START DATA SECTION

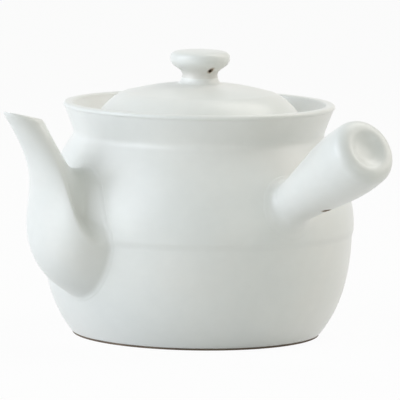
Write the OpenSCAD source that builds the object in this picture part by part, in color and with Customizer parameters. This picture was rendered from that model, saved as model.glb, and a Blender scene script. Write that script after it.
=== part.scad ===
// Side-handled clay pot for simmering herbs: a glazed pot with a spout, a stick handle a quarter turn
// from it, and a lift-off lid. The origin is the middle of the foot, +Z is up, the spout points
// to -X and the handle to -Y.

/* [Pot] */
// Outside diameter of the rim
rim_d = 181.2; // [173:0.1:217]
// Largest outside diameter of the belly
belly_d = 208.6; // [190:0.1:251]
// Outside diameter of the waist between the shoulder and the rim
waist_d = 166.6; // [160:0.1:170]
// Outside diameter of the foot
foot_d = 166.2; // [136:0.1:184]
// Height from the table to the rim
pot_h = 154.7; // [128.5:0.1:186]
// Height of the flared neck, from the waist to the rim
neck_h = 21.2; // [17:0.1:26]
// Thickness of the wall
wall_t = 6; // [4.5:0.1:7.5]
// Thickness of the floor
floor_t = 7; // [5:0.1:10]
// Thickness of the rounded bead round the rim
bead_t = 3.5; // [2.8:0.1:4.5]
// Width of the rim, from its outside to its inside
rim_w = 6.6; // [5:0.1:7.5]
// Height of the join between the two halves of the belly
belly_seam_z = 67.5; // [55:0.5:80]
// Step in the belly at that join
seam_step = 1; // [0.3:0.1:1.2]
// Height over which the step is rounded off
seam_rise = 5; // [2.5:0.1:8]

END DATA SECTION

Only the lines from the first line of the material above through the line that contains "handle to -Y." should be quoted, each one exactly.

(RIGHT ANSWER):
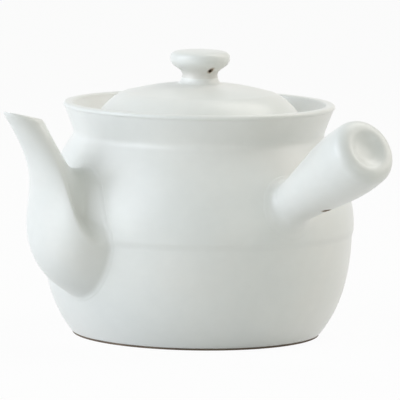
Write the OpenSCAD source that builds the object in this picture part by part, in color and with Customizer parameters. This picture was rendered from that model, saved as model.glb, and a Blender scene script. Write that script after it.
=== part.scad ===
// Side-handled clay pot for simmering herbs: a glazed pot with a spout, a stick handle a quarter turn
// from it, and a lift-off lid. The origin is the middle of the foot, +Z is up, the spout points
// to -X and the handle to -Y.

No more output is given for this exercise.